Sunday flourishes in Sondheim's rich lyrics and compositions. Single-handedly responsible for maturing American musical theater since the early 1970s, Sondheim turns in here one of his most courageous and introspective works. His music mimics Seraut's style, percussive and punctuating, a smattering of notes evolving into soaring melodies.

Lyrically, Sondheim portrays George as an obsessive genius incapable of sharing the emotion of his work with the people closest to him — not very different from how Sondheim himself is often portrayed. The result is brilliant, and often heartbreaking. George's obsession with the technique of his art is vividly portrayed in the song "Color and Light," and the chasm of understanding between George and Dot is heart-wrenching in "We Do Not Belong Together." The show's most moving numbers, "Finishing the Hat" and "Beautiful," lovingly examine the joy, meaning, and desperation of art; from its ability to capture the rarest of moments, to the wonder of creating something as simple and mundane as a hat.

As for Patinkin and Peters, they have the best voices in the business, and this 1984 recording captures them in their prime. Patinkin gamely commits to all of George's eccentricities, feverishly dabbing at his canvas in one scene, and in the next imagining a duet between dogs in the park. His presence is solid, his voice is rich, and the complexity of his performance proves him the master performer he is.

Where most Sondheim shows suffer, however, are in the spoken dialog, written here by Sunday's director and frequent Sondheim collaborator James Lapine. Though obviously intelligent, Lapine too often stoops for easy, gimmicky laughs, forsaking the material's subtlety and pacing. While Lapine must be credited with the marvelous way he gradually assembles a stage tableau of Seraut's "La Grande Jatte" out of the set and characters, much of the non-musical build up to this magical Act One finale is a tad grating. Sadly, as great as it is to see this historic production, Lapine's shortcomings as a self-editor make the Original Cast Recording CD the best way to enjoy this incredible combination of Sondheim's, Patinkin's, and Peters' talents.
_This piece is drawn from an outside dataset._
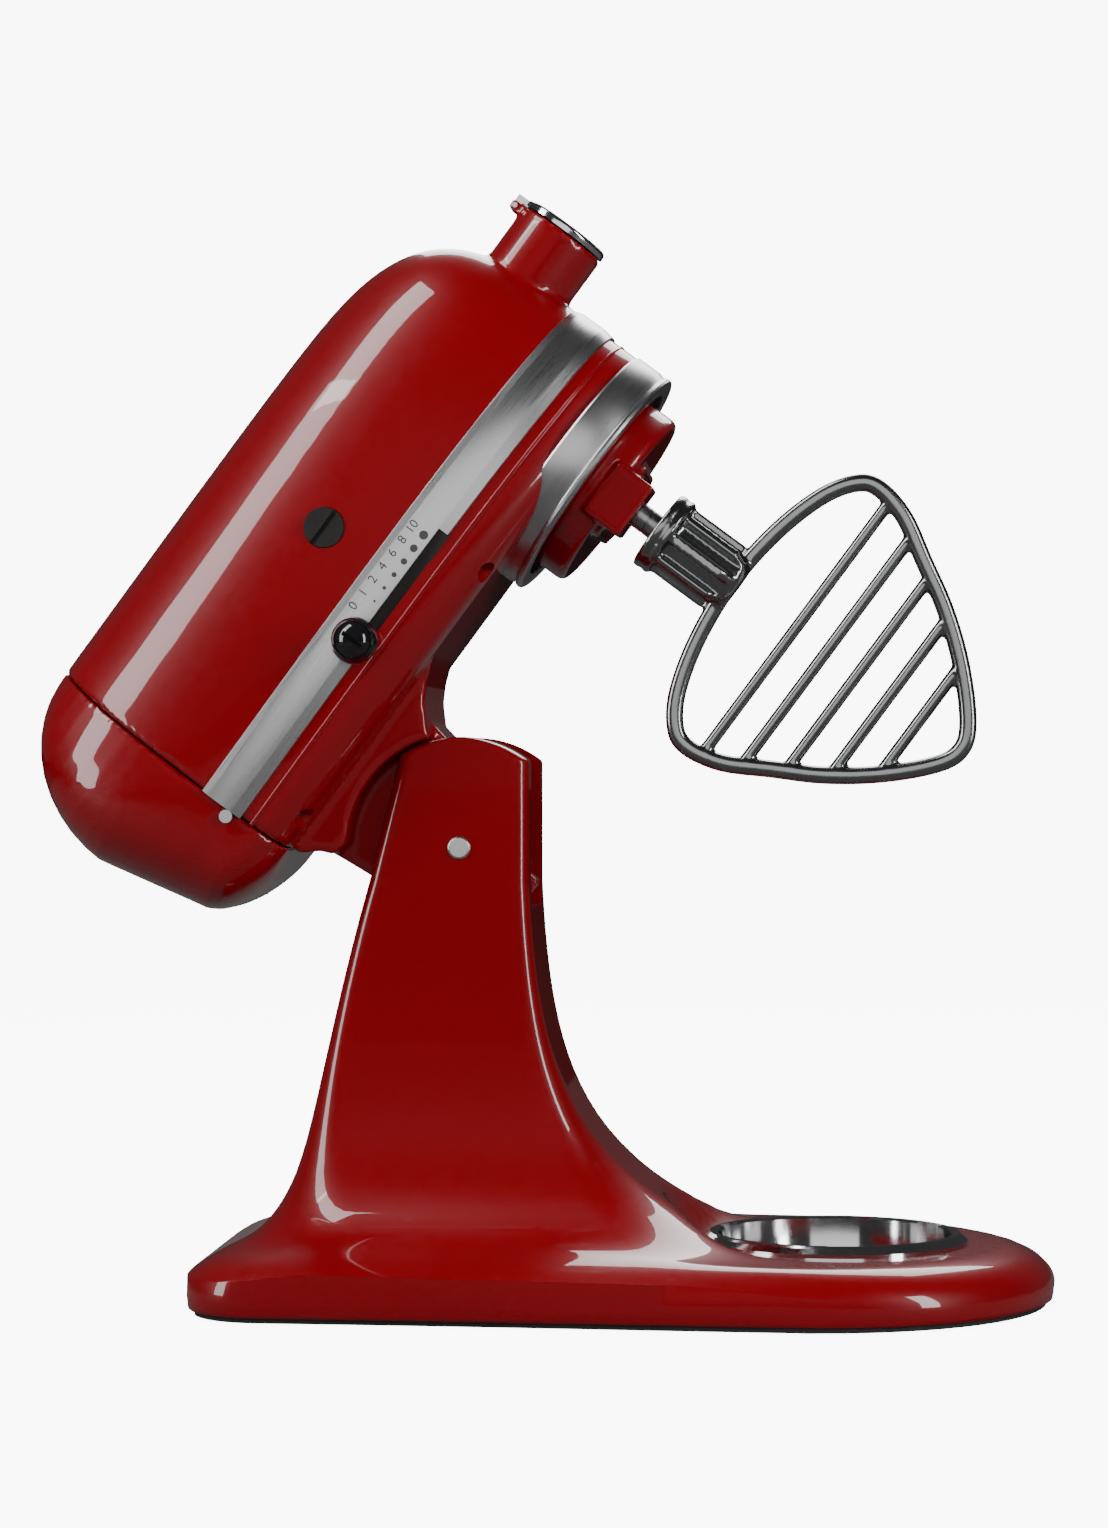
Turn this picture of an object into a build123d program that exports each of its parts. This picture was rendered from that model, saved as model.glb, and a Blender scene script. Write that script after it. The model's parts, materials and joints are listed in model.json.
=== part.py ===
"""Tilt-head stand mixer with its head tilted open.

The row frame has +X to the front of the mixer, +Z up and its origin on the table, under the
middle of the mixer's box. The head is drawn in its own frame, whose origin is the hinge: u runs
forward along the head, y across it and v up through it. Turning the head about the hinge by
`tilt` puts those planes where the open head stands. All lengths are millimetres.
"""

import os
from math import atan2, cos, degrees, exp, radians, sin, sqrt

from build123d import *

os.makedirs("parts", exist_ok=True)

# ---------------------------------------------------------------- driving dimensions
tilt = 53.4                 # the head's angle when open
hinge_x = -32.0             # the hinge, from the origin
hinge_z = 182.8
bowl_reach = 148.0          # from the hinge to the bowl's axis with the head closed
fit = 0.05                  # radial clearance of a running fit
gap = 0.4                   # clearance between pieces that pass each other

# pedestal
foot_height = 3.0
foot_radius = 11.0
foot_stud_radius = 4.0
foot_stud_length = 7.0
base_length = 341.0
base_nose_reach = 88.0      # from the bowl's axis to the nose
base_nose_radius = 95.0
base_rear_half_width = 88.0
base_corner_radius = 30.0
base_top = 24.0
base_edge_radius = 12.0
casting_wall = 5.0
boss_radius = 9.0

# column and ears
column_half_width = 38.0
column_front = 27.8         # from the hinge's axis to the front face, at the top
column_rear = 40.8
column_rear_slope = 0.204
ear_radius = 44.0
ear_front_height = 31.2     # top of the flat front face above the hinge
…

The image on this disc is adequate (it was originally shot on broadcast video) and is presented in standard 1.33:1. The first act suffers from a few too many shimmers, artifacts, and image freezes (even dropping a line of dialog in one scene). The 2.0 Dolby sound on the disc is a great improvement over its VHS counterpart, and makes this live recording sound as crisp and clear as possible. Also included are production notes and an indispensable commentary track with Sondheim, Patinkin, Peters, and Lapine. Overall, this disc is great for Sondheim fans, but it doesn't touch the pristine experience of the sublime Cast Recording.